> _WRITTEN INSTRUCTION_
The lines to be extracted run from the start of the listing through the line containing "return np.where(folded <"; copy them exactly and nothing else.

> _RAW DATA_
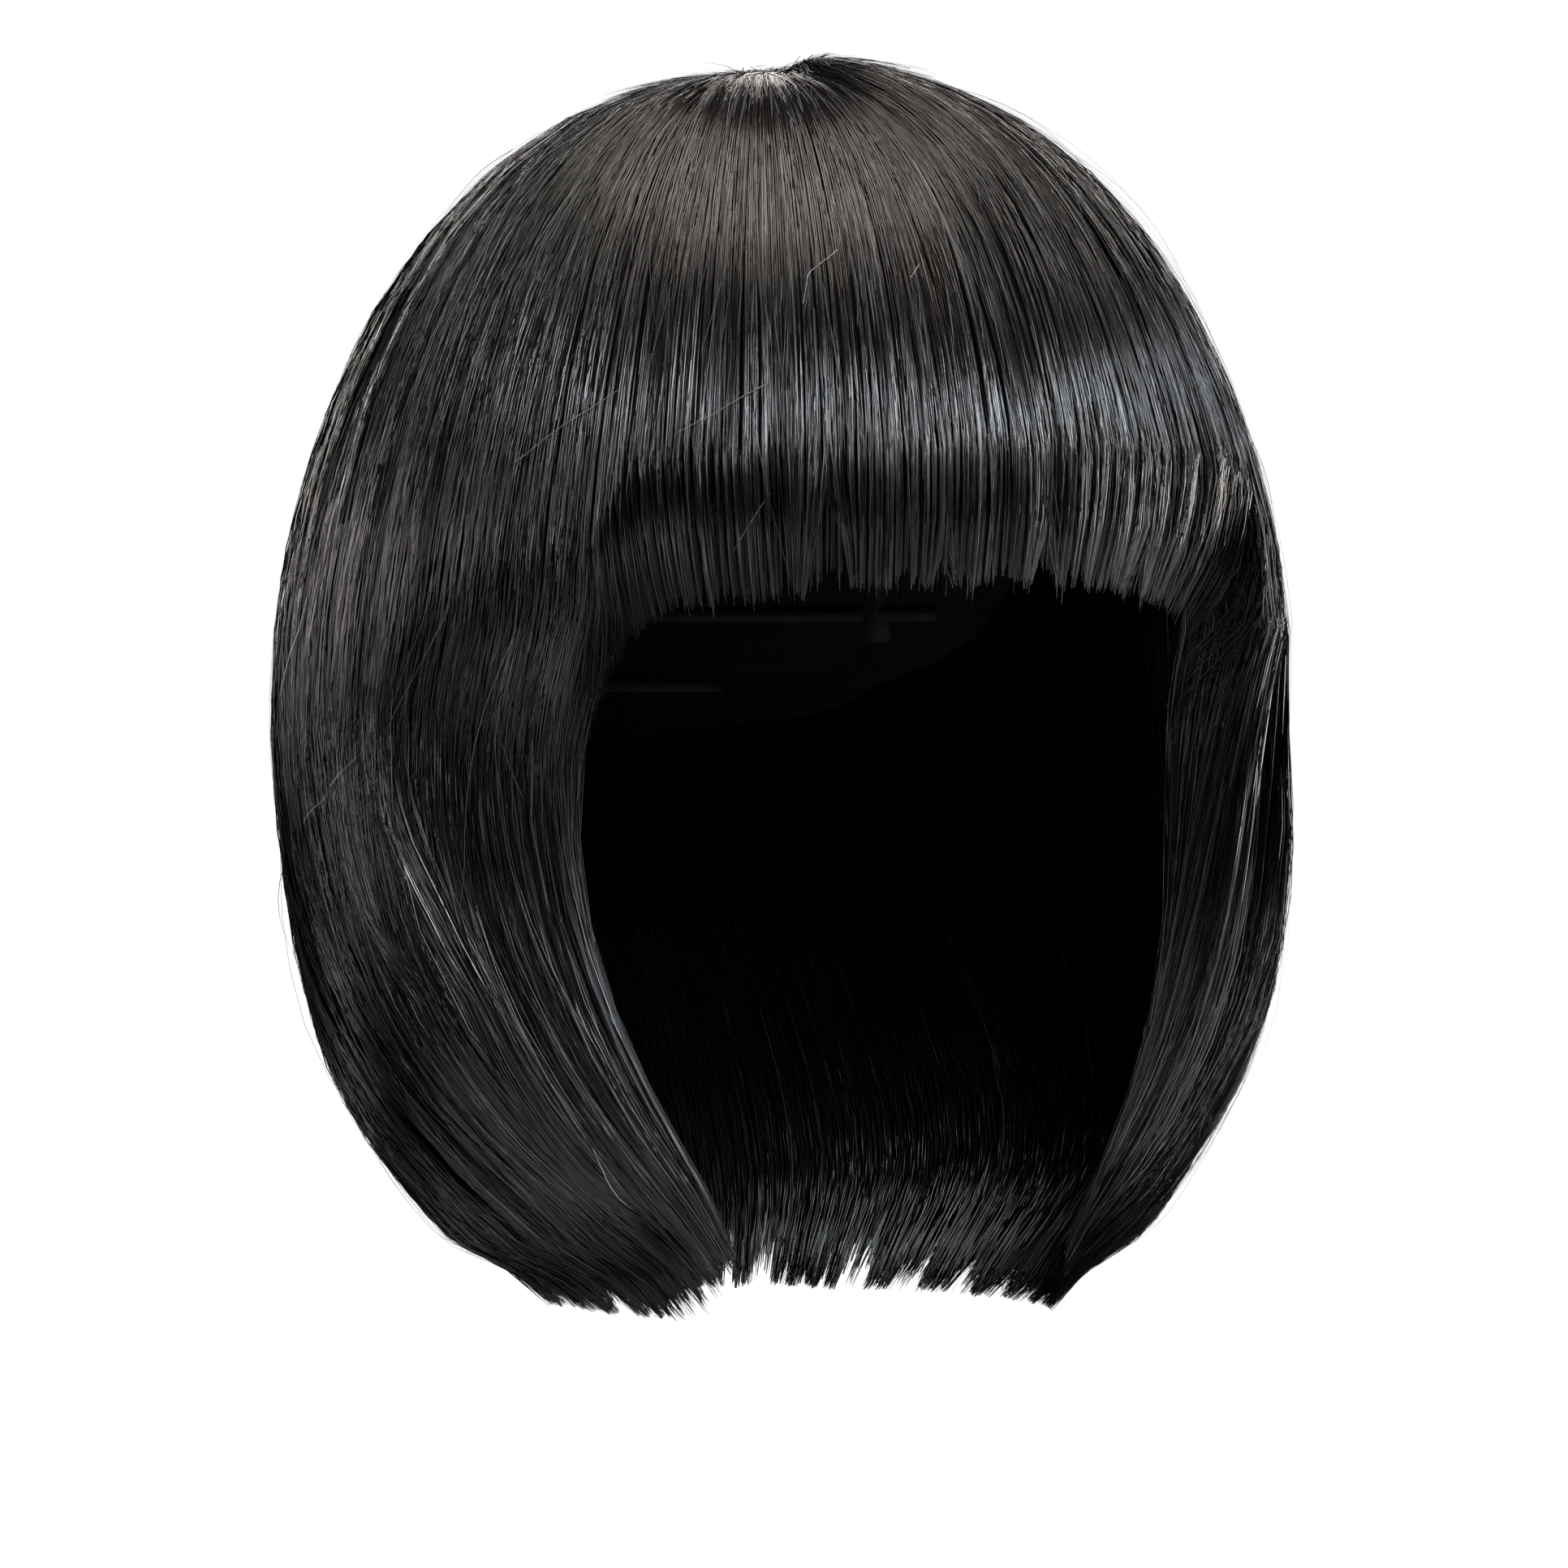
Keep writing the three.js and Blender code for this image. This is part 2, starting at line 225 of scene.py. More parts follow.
def thinning(angle, t):
    """The share of thickness that the side hair's rounded front edge leaves."""
    folded = fold(angle)
    free = smoothstep(t, FRINGE_END - 0.1, FRINGE_END + 0.4)
    inset = np.clip((folded - FRINGE_HALF_ANGLE) / EDGE_ROUND, 0, 1)
    edge = blend(EDGE_WALL, 1, np.sqrt(inset))
    return np.where(folded < FRINGE_HALF_ANGLE, 1, blend(1, edge, free))


class Locks:
    """The locks of a section: their borders in degrees, and each one's middle and length."""

    def __init__(self, low, high, count, seed):
        jitter = [LOCK_JITTER * (chance(seed + i) - 0.5) * (0 < i < count) for i in range(count + 1)]
        self.borders = low + (high - low) * (np.arange(count + 1) + jitter) / count
        self.peaks = np.array([0.5 + LOCK_JITTER * (chance(seed + i + 50) - 0.5) for i in range(count)])
        self.lengths = np.array([blend(SHORTEST_LOCK, 1, chance(seed + i + 90)) for i in range(count)])
        self.low, self.high = low, high

    def shares(self, angle):
        """The ridge and tip shares at an angle: 0 between locks and up to 1 in the middle of one."""
        i = np.clip(np.searchsorted(self.borders, angle) - 1, 0, len(self.peaks) - 1)
        f = np.clip((angle - self.borders[i]) / (self.borders[i + 1] - self.borders[i]), 0, 1)
        near = np.where(f < self.peaks[i], f / self.peaks[i], (1 - f) / (1 - self.peaks[i]))
        return np.sin(np.pi * f), near * self.lengths[i]


def fringe_drop(angle, tip):
    return FRINGE_LENGTH + FRINGE_ARCH * (angle / FRINGE_HALF_ANGLE) ** 2 - FRINGE_NOTCH * (1 - tip)


def hanging_drop(angle, tip):
    folded = fold(angle)
    corner = CURTAIN_RISE * np.clip(1 - (folded - FRINGE_HALF_ANGLE) / CORNER_SPAN, 0, 1)
    return BOB_LENGTH - corner - NOTCH * (1 - tip)


def make_object(name, points, faces, material, uv, normals=None, **values):
    """A piece from arrays: points, faces of four corners, map places and named values at the points."""
    mesh = bpy.data.meshes.new(name)
    corners = faces.ravel()
    mesh.vertices.add(len(points))
    mesh.vertices.foreach_set("co", np.ascontiguousarray(points, np.float32).ravel())
    mesh.loops.add(len(corners))
    mesh.loops.foreach_set("vertex_index", corners.astype(np.int32))
    mesh.polygons.add(len(faces))
    mesh.polygons.foreach_set("loop_start", np.arange(0, len(corners), 4, dtype=np.int32))
    mesh.update(calc_edges=True)
    layer = mesh.uv_layers.new(name="OFBake")
    layer.data.foreach_set("uv", np.ascontiguousarray(uv[corners], np.float32).ravel())
    for key, value in values.items():
        attribute = mesh.attributes.new(key, "FLOAT", "POINT")
        attribute.data.foreach_set("value", np.ascontiguousarray(value, np.float32))
    if normals is not None:
        mesh.normals_split_custom_set_from_vertices(normals.astype(np.float32))
    mesh.materials.append(material)
    piece = bpy.data.objects.new(name, mesh)
    bpy.context.scene.collection.objects.link(piece)
    return piece


def unit(vectors):
    return vectors / np.linalg.norm(vectors, axis=-1, keepdims=True).clip(1e-12)


FIBRE_CURVE = math.radians(58)  # how far a ribbon's edge normals lean, so that it shades as a round fibre


def ribbons(paths, facing, widths, rolls):
    """Points, faces, normals and map places of one ribbon along each path."""
    count, steps, _ = paths.shape
    along = unit(np.gradient(paths, axis=1))
    side = unit(np.cross(facing, along))
    up = np.cross(along, side)
    turn = rolls[:, None, None]
    across = np.cos(turn) * side + np.sin(turn) * up
    face = np.cos(turn) * up - np.sin(turn) * side
    half = (widths / 2)[..., None]
    points = np.stack([paths - across * half, paths + across * half], 2)
    lean = math.sin(FIBRE_CURVE) * across
    normals = np.stack([face * math.cos(FIBRE_CURVE) - lean, face * math.cos(FIBRE_CURVE) + lean], 2)
    first = (np.arange(count)[:, None] * steps + np.arange(steps - 1)) * 2
    faces = np.stack([first, first + 2, first + 3, first + 1], -1).reshape(-1, 4)
    return points.reshape(-1, 3), faces, normals.reshape(-1, 3)


def cell_map(count, steps, low, high):
    """Map places of ribbons: one narrow cell each, in rows between the heights low and high."""
    rows = max(1, round(math.sqrt(count) / 8))
    columns = math.ceil(count / rows)
    row, column = np.divmod(np.arange(count), columns)
    u = (column[:, None, None] + np.array([0.1, 0.9])) / columns * np.ones((1, steps, 1))
    v = blend(low, high, (row[:, None, None] + np.linspace(0.04, 0.96, steps)[:, None]) / rows)
    return np.stack(np.broadcast_arrays(u, v), -1).reshape(-1, 2)


def outward(angle, t, offset):
    return unit(locate(angle, t, offset + MM) - locate(angle, t, offset))


FULL = 1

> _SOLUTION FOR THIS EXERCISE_
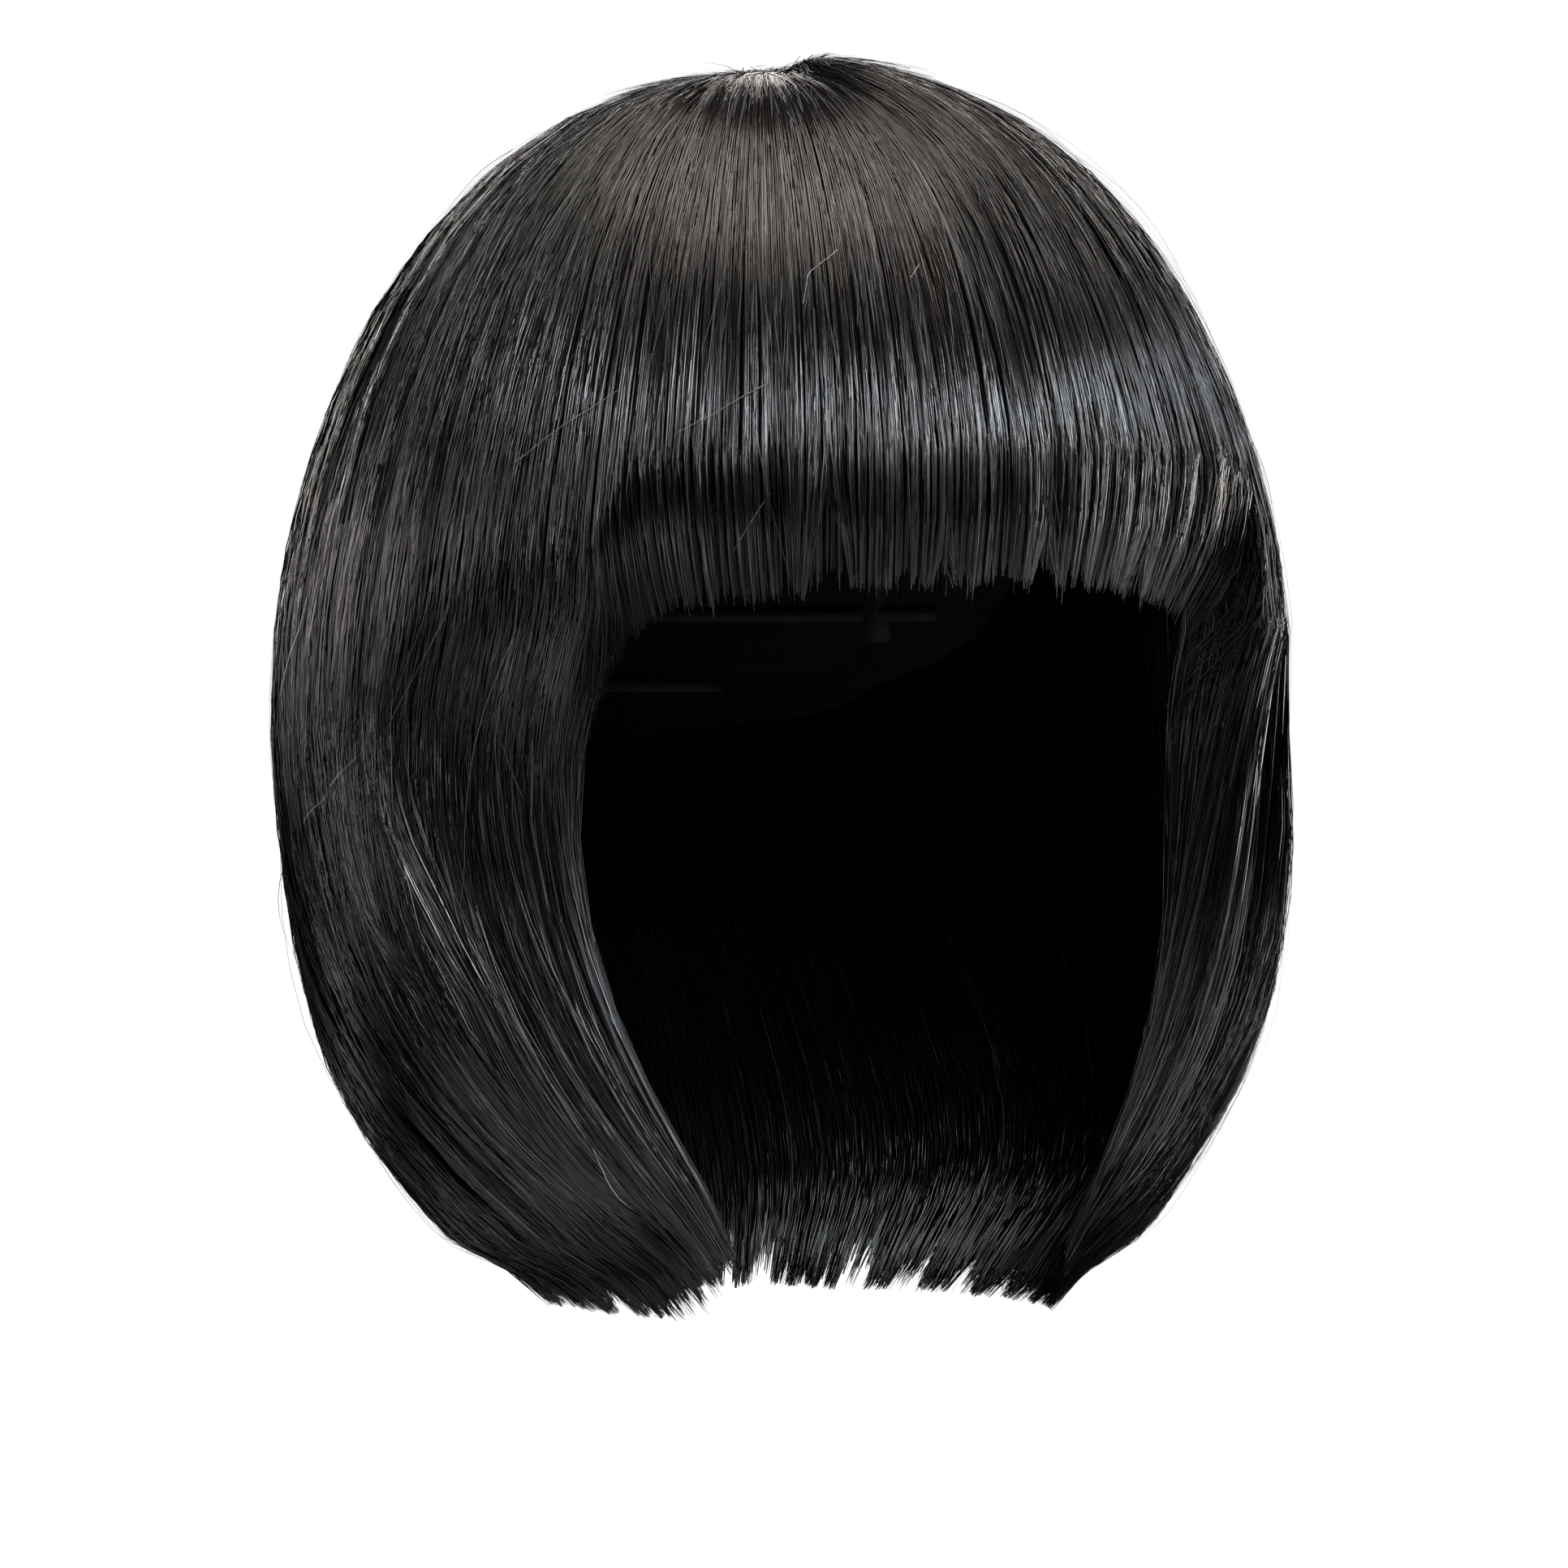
Keep writing the three.js and Blender code for this image. This is part 2, starting at line 225 of scene.py. More parts follow.
def thinning(angle, t):
    """The share of thickness that the side hair's rounded front edge leaves."""
    folded = fold(angle)
    free = smoothstep(t, FRINGE_END - 0.1, FRINGE_END + 0.4)
    inset = np.clip((folded - FRINGE_HALF_ANGLE) / EDGE_ROUND, 0, 1)
    edge = blend(EDGE_WALL, 1, np.sqrt(inset))
    return np.where(folded < FRINGE_HALF_ANGLE, 1, blend(1, edge, free))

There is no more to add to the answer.